GlycoRNA: A new player in cellular communication

Abstract

The discovery of glycosylated RNA molecules, known as glycoRNAs, introduces a novel dimension to cellular biology. This commentary explores the transformative findings surrounding glycoRNAs, emphasizing their unique roles in cancer progression and the therapeutic opportunities they present. GlycoRNAs, through interactions with lectins and immune receptors, may contribute to tumor immune evasion. Moreover, the therapeutic potential of this emerging knowledge includes interventions targeting glycoRNA synthesis and modulation of associated signaling pathways. By highlighting these critical insights, this commentary aims to encourage the development of innovative strategies that could improve cancer prognosis and treatment.

Keywords: Cancer biology; GlycoRNA; Glycosylation; Immune evasion; Lectin interactions; RNA modifications; Therapeutic targets.

Figure 1. Mechanism of glycoRNA biosynthesis and surface localization. GlycoRNAs undergo a biosynthetic pathway that begins with the modification of specific RNA molecules by the addition of acp3U (3-(3-amino-3-carboxypropyl)uridine), facilitated by the enzyme DTWD2. Following this modification, N-linked glycans are attached to the acp3U site, creating glycoRNAs. These glycoRNAs are subsequently transported through cellular compartments and ultimately displayed on the cell surface.

Figure 2. GlycoRNA interaction with SIGLECs (sialic acid-binding immunoglobulin-like lectins) on suppressive immune cells. GlycoRNA displayed on the surface of cancer cells interacts with SIGLEC receptors on suppressive immune cells. By binding to SIGLECs, glycoRNA may trigger inhibitory signaling pathways that contribute to immune suppression within the tumor microenvironment. This interaction enables cancer cells to evade immune detection and promotes tumor growth by dampening the immune response.

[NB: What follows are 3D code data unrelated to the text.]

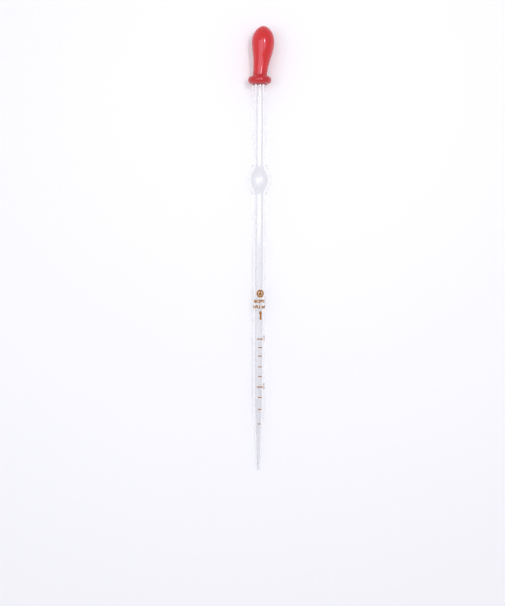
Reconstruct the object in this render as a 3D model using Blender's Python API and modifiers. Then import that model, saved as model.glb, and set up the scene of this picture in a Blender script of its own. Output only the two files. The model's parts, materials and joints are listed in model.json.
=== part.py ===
"""Graduated dropping pipette with a safety bulb and a rubber teat, lying on a flat surface.

Everything is modelled along the pipette's own axis: height runs up from the tip, and every
sub-part hangs from one empty at the tip, whose +X looks up from the surface, whose +Y is to
the right with the teat at the top, and whose +Z runs up the pipette. The empty then lays the
pipette down along world +X, resting on its safety bulb and on the barrel above the taper.
"""

import math

import bmesh
import bpy
from mathutils import Matrix

# Turned parts
SEGMENTS = 32
HALF_STEP = math.pi / SEGMENTS
FLAT = math.cos(HALF_STEP)
MERGE = 0.00001

# Glass tube, heights from the tip
GLASS_LENGTH = 0.2206
TUBE_R = 0.0040
BARREL_BORE_R = 0.00215
STEM_BORE_R = 0.0019
TAPER_TOP = 0.043
TAPER_OUTSIDE = (
    (0.0, 0.00112), (0.009, 0.00155), (0.019, 0.00224),
    (0.028, 0.00284), (0.038, 0.00378), (TAPER_TOP, TUBE_R),
)
TAPER_BORE = (
    (0.0, 0.0005), (0.005, 0.00078), (0.012, 0.00098),
    (0.022, 0.0013), (0.030, 0.0017), (0.038, 0.0020), (TAPER_TOP, BARREL_BORE_R),
)
TAPER_RINGS = 9
TUBE_RING_SPACING = 0.03
TIP_EDGE_R = 0.0002
MOUTH_EDGE_R = 0.0006

# Safety bulb blown in the tube
BULB_HEIGHT = 0.1637
BULB_R = 0.0069
BULB_BORE_R = 0.0050
BULB_HALF_LENGTH = 0.0087
BULB_BORE_HALF_LENGTH = 0.0093
BULB_RINGS = 14
SWELL_POWER = 1.2

# Rubber teat, heights from the tip of the glass
TOTAL_LENGTH = 0.250
COLLAR_HEIGHT = 0.2196
COLLAR_CENTRE_R = 0.0043
COLLAR_ROLL_R = 0.0023
SOCKET_R = 0.0041
SOCKET_END = 0.2209
NECK_BORE_R = 0.0029
RUBBER_WALL = 0.00115
NECK_FOOT = 0.2223
BELLY_HEIGHT = 0.241
BELLY_R = 0.00642
TEAT_OUTSIDE = (
    (NECK_FOOT, 0.00405), (0.225, 0.00412), (0.2284, 0.00442), (0.2317, 0.00492),
    (0.2345, 0.00555), (0.2375, 0.00608), (BELLY_HEIGHT, BELLY_R),
)
CROWN_POWER = 0.57
LEAN_START = 0.219
LEAN_LENGTH = 0.020
LEAN = 0.00175
LEAN_SLOPE = 0.02

# Squeezed wall panels of the teat
PANEL_HEIGHT = 0.239
PANEL_R = 0.0039
PANEL_GAP = 0.0003
PANEL_INNER_SIDE = 0.0005
PANEL_OUTER_SIDE = 0.010

# Enamel, printed 12 degrees round from the top of the tube towards +Y
PRINT_ANGLE = math.radians(12)
ENAMEL_GAP = 0.00004
ENAMEL_THICKNESS = 0.00008
ENAMEL_CELL = 0.0006
LINE_THICKNESS = 0.00045
LONG_LINE = 0.0038
SHORT_LINE = 0.00215
LOWEST_LINE = 0.0014
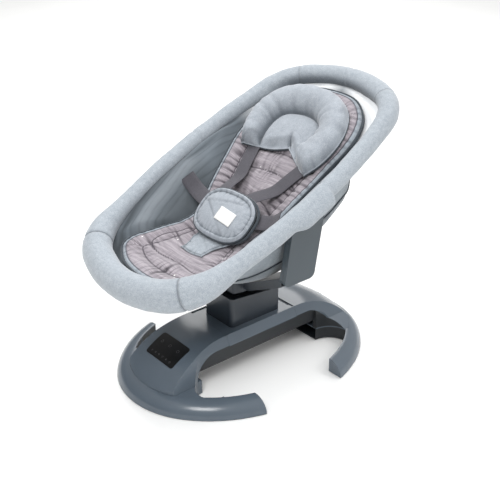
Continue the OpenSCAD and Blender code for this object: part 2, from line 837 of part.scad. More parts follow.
// Height of the cushion's top in the seat's frame: a bowl under the baby's legs that
// rises in a straight back to the head, with its sides turned up
low_v = -80;
low_w = -88;
function spine_w(v) = v < low_v
    ? low_w * (1 - (abs(v) / 345) ^ 3.4)
    : low_w + 0.237 * (v - low_v);
function rest_w(x, v) = let (m = spine_w(v)) m < 0 ? m * (1 - min(1, abs(x) / 195) ^ 2.6) : m;

// A dished or padded slab inside an outline: top and bottom are heights as functions of
// x, v and the fraction s of the way out to the edge
dish_levels = [0.22, 0.44, 0.62, 0.72, 0.8, 0.86, 0.91, 0.95, 0.98, 1];
module dish(outline, top, bottom, levels = dish_levels, middle = [0, 0]) {
    m = len(outline);
    n = len(levels);
    function spot(s, p) = [middle[0] + s * (p[0] - middle[0]), middle[1] + s * (p[1] - middle[1])];
    function raise(q, s, height) = [q[0], q[1], height(q[0], q[1], s)];
    points = [
        raise(middle, 0, top),
        for (s = levels, p = outline) raise(spot(s, p), s, top),
        raise(middle, 0, bottom),
        for (s = levels, p = outline) raise(spot(s, p), s, bottom),
    ];
    base = 1 + n * m;
    faces = [
        for (j = [0:m - 1]) let (k = (j + 1) % m) each [
            [0, 1 + k, 1 + j],
            [base, base + 1 + j, base + 1 + k],
            [1 + (n - 1) * m + j, 1 + (n - 1) * m + k, base + 1 + (n - 1) * m + k],
            [1 + (n - 1) * m + j, base + 1 + (n - 1) * m + k, base + 1 + (n - 1) * m + j]],
        for (i = [0:n - 2], j = [0:m - 1]) let (k = (j + 1) % m, a = 1 + i * m, b = 1 + (i + 1) * m) each [
            [a + j, a + k, b + k],
            [a + j, b + k, b + j],
            [base + a + j, base + b + k, base + a + k],
            [base + a + j, base + b + j, base + b + k]],
    ];
    polyhedron(points, faces);
}
rim_gap = 1;
arm_gap = 5;
function rim_inset(v) = roll_r(v) + rim_gap + arm_gap * smooth(110, 60, abs(v));
rim = [for (a = loop_angles(hoop_oval)) oval_point(hoop_oval, a, rim_inset(oval_point(hoop_oval, a)[1]))];
cushion_thickness = 22;
lining_thickness = 3;
tub_thickness = 3;
cushion_half = [168, 328];
cushion_v = -6;
soft_gap = 2.5;
// How far out a point lies on the cushion: 1 on its outline
function cushion_share(x, v) = ((abs(x) / cushion_half[0]) ^ 2.5
    + (abs(v - cushion_v) / cushion_half[1]) ^ 2.5) ^ 0.4;
function lining_w(x, v) = rest_w(x, v) - cushion_thickness - soft_gap
    + (cushion_thickness - 3) * smooth(1, 1.18, cushion_share(x, v));
module seat_lining() {
    color("#8f999f") seat_frame() dish(rim,
        function (x, v, s) lining_w(x, v),
        function (x, v, s) lining_w(x, v) - lining_thickness);
}
// The tub hangs deep under the seat and ends in a step behind the back
tub_rim_w = -14;
function tub_depth(v) = 170 * (1 - (max(0, -50 - v) / 290) ^ 1.7)
    - 20 * smooth(-80, 140, v) - 62 * smooth(140, 190, v);
function tub_w(v, s) = tub_rim_w - tub_depth(v) * (1 - max(0, (s - 0.62) / 0.38) ^ 1.5);
function tub_top(x, v, s) = min(tub_w(v, s) + tub_thickness, lining_w(x, v) - lining_thickness - 0.5);
module seat_tub() {
    color(fabric_grey) seat_frame() dish(rim,
        function (x, v, s) tub_top(x, v, s),
        function (x, v, s) tub_top(x, v, s) - tub_thickness);
}
// A rounded outline with half-width a and half-length b round [0, v]
function pad_outline(a, b, v, power, count) = [for (i = [0:count - 1]) let (t = 360 * i / count)
    [a * sgn(cos(t)) * abs(cos(t)) ^ (2 / power), v + b * sgn(sin(t)) * abs(sin(t)) ^ (2 / power)]];
pad_levels = [0.35, 0.65, 0.85, 0.95, 1];
module back_board() {
    drop = cushion_thickness + soft_gap + lining_thickness + 2.5;
    color("#d8d8d4") seat_frame() dish(pad_outline(105, 150, 80, 3, 28),
        function (x, v, s) rest_w(x, v) - drop,
        function (x, v, s) rest_w(x, v) - drop - 3,
        pad_levels, [0, 80]);
}
module seat_cushion() {
    color(print_mauve) seat_frame() dish(pad_outline(cushion_half[0], cushion_half[1], cushion_v, 2.5, 44),
        function (x, v, s) rest_w(x, v) - 10 * s ^ 6,
        function (x, v, s) rest_w(x, v) - cushion_thickness,
        [0.25, 0.5, 0.7, 0.85, 0.94, 1], [0, cushion_v]);
}
strap_thickness = 1.6;
pillow_v = 192;
pillow_lift = 3.2;
module head_pillow() {
    color(fabric_grey) seat_frame() dish(pad_outline(130, 104, pillow_v, 2.4, 32),
        function (x, v, s) rest_w(x, v) + pillow_lift + 6 + 32 * (1 - s ^ 3),
        function (x, v, s) rest_w(x, v) + pillow_lift,
        pad_levels, [0, pillow_v]);
}

// ---------------------------------------------------------------- harness
buckle_v = -76;
buckle_w = low_w + 9.2;
buckle_thickness = 12;
module buckle_frame() {
    seat_frame() translate([0, buckle_v, buckle_w]) children();
}
button_size = [22, 26];
button_height = 3.4;
button_drop = 2.6;
button_well_z = 4;
module buckle_body() {
    color("#3b3b40") buckle_frame() difference() {
        round_block(54, 58, buckle_thickness, 10);
        translate([0, 0, button_well_z])
            round_block(button_size[0] + 1, button_size[1] + 1, buckle_thickness, 4.5);
        both_sides() translate([18, 8, 4]) cube([20, 30, 5]);
    }
}
module buckle_button() {
    color("#8a2b2b") buckle_frame() translate([0, 0, buckle_thickness - button_drop])
        round_block(button_size[0], button_size[1], button_height, 4);
}
module buckle_spring() {
    color(steel) buckle_frame() translate([0, 0, button_well_z])
        windings(3, 0.4, buckle_thickness - button_drop - button_well_z - press_travel, 3);
}
module buckle_tongues() {
    color("#3b3b40") buckle_frame() both_sides() translate([18.5, 8.5, 4.5]) cube([19, 26, 4]);
}
// The padded cover over the buckle: its head edge stands up off the seat
pad_tilt = 20;
pad_middle = [9, -87, -38];
module buckle_pad() {
    color(fabric_grey) seat_frame() translate(pad_middle) rotate([pad_tilt, 0, 0]) dish(
        pad_outline(88, 58, 0, 2.7, 28),
        function (x, v, s) 5 + 9 * (1 - s ^ 4),
        function (x, v, s) 0,
        pad_levels);
}
// Webbing between two points [x, v, w] of the seat's frame
module strap(p, q, width) {
    seat_frame() hull() for (e = [p, q]) translate(e) rotate([0, 0, atan2(q[1] - p[1], q[0] - p[0])])
        cube([0.2, width, strap_thickness], center = true);
}
shoulder_top = [84, 84];
shoulder_end = [46, -26];
module shoulder_strap() {
    color(webbing_grey) strap(
        [shoulder_top[0], shoulder_top[1], rest_w(shoulder_top[0], shoulder_top[1]) + 5],
        [shoulder_end[0], shoulder_end[1], rest_w(shoulder_end[0], shoulder_end[1]) + 3.4], webbing_width);
}
module left_shoulder_strap() { shoulder_strap(); }
module right_shoulder_strap() { mirror([1, 0, 0]) shoulder_strap(); }
module waist_strap() {
    color(webbing_grey) strap([140, -48, rest_w(140, -48) + 5], [42, -62, buckle_w + 7], webbing_width);
}
module left_waist_strap() { waist_strap(); }
module right_waist_strap() { mirror([1, 0, 0]) waist_strap(); }
module crotch_strap() {
    color(fabric_grey) seat_frame() translate([0, 0, low_w + 17]) linear_extrude(6) polygon([
        [-34, -204], [34, -204], [24, -176], [20, -150], [20, -107],
        [-20, -107], [-20, -150], [-24, -176]]);
}

front_foot_cover();
rear_foot_cover();
front_foot_tray();
rear_foot_tray();
front_deck();
rear_deck();
bridge_cover();
bridge_beam();
control_panel();
panel_board();
main_board();
speaker();
dc_socket();
housing_shell();
housing_cap();
bearing_blocks();
front_bearing();
rear_bearing();
drive_coil();
rubber_feet();
base_screws();
swing_shaft();
swing_hub();
drive_magnet();
centering_springs();
yoke_frame();
yoke_cover();
left_arm_cover();
right_arm_cover();
left_arm_liner();
right_arm_liner();
hinge_pins();
recline_springs();
left_recline_button();
right_recline_button();
hoop_frame();
left_hinge_plate();
right_hinge_plate();
foot_roll();
head_roll();
left_roll();
right_roll();
seat_tub();
seat_lining();
back_board();
seat_cushion();
head_pillow();
left_shoulder_strap();
right_shoulder_strap();
left_waist_strap();
right_waist_strap();
crotch_strap();
buckle_body();
buckle_tongues();
buckle_button();
buckle_spring();
buckle_pad();
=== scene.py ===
"""The look of the baby swing: padded and sewn pieces, materials, floor, lights and camera."""

import math

import bpy
import numpy as np
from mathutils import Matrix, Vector


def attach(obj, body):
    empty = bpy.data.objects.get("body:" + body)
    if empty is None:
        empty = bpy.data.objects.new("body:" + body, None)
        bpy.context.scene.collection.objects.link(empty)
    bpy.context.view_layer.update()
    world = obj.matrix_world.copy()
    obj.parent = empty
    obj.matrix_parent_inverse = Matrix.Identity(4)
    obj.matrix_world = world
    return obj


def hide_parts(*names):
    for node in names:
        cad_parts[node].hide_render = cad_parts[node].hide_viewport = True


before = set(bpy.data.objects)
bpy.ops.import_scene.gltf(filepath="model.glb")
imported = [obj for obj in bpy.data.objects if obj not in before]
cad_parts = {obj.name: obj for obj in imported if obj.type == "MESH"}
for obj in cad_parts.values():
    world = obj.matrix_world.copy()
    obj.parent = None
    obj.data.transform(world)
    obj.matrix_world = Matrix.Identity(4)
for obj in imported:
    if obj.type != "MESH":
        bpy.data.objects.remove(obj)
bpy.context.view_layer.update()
scene = bpy.context.scene

# ---- the seat's own frame
# x to the baby's left, v along the hoop to the head, w out of the seat, in metres
SEAT_ORIGIN = (0.0, 0.004, 0.464)
SEAT_TILT = math.radians(25.6)


def to_row(x, v, w):
    """Points of the seat's frame as points of the row frame."""
    x, v, w = np.broadcast_arrays(x, v, w)
    c, s = math.cos(SEAT_TILT), math.sin(SEAT_TILT)
    return np.stack([x, SEAT_ORIGIN[1] + v * c - w * s, SEAT_ORIGIN[2] + v * s + w * c], -1)


def smooth(start, end, t):
    """0 up to start, 1 from end on, and an even S between them."""
    u = np.clip((t - start) / (end - start), 0, 1)
    return u * u * (3 - 2 * u)


def bump(t, centre, width):
    """1 at centre, falling off like a bell."""
    return np.exp(-(((t - centre) / width) ** 2))


LUMP_CELLS = 24


def lumps(points, size, seed):
    """Smooth random values from -1 to 1 with features of about that size."""
    table = np.random.default_rng(seed).uniform(-1, 1, (LUMP_CELLS,) * 3)
    q = np.asarray(points) / size
    low = np.floor(q).astype(int)
    f = q - low
    f = f * f * (3 - 2 * f)
    total = 0
    for step in np.ndindex(2, 2, 2):
        weight = np.prod(np.where(step, f, 1 - f), axis=-1)
        corner = (low + step) % LUMP_CELLS
        total = total + weight * table[corner[..., 0], corner[..., 1], corner[..., 2]]
    return total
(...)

Figure 3. Expression levels of glycoRNA-related genes across various cancer types. (A) and (B) display gene expression data for GALNT14 and ST6GAL1, respectively, analyzed using TCGA (The Cancer Genome Atlas) pan-cancer datasets. Cancer types in red indicate gene overexpression, while those in green represent gene underexpression. ACC, adrenocortical carcinoma; BLCA, bladder urothelial carcinoma; BRCA, breast invasive carcinoma; CESC, cervical squamous cell carcinoma and endocervical adenocarcinoma; CHOL, cholangiocarcinoma; COAD, colon adenocarcinoma; DLBC, lymphoid neoplasm diffuse large B-cell lymphoma; ESCA, esophageal carcinoma; GBM, glioblastoma multiforme; HNSC, head and neck squamous cell carcinoma; KICH, kidney chromophobe; KIRC, kidney renal clear cell carcinoma; KIRP, kidney renal papillary cell carcinoma; LAML, acute myeloid leukemia; LGG, brain lower grade glioma; LIHC, liver hepatocellular carcinoma; LUAD, lung adenocarcinoma; LUSC, lung squamous cell carcinoma; MESO, mesothelioma; OV, ovarian serous cystadenocarcinoma; PAAD, pancreatic adenocarcinoma; PCPG, pheochromocytoma and paraganglioma; PRAD, prostate adenocarcinoma; READ, rectum adenocarcinoma; SARC, sarcoma; SKCM, skin cutaneous melanoma; STAD, stomach adenocarcinoma; TGCT, testicular germ cell tumors; THCA, thyroid carcinoma; THYM, thymoma; UCEC, uterine corpus endometrial carcinoma; UCS, uterine carcinosarcoma; UVM, uveal melanoma.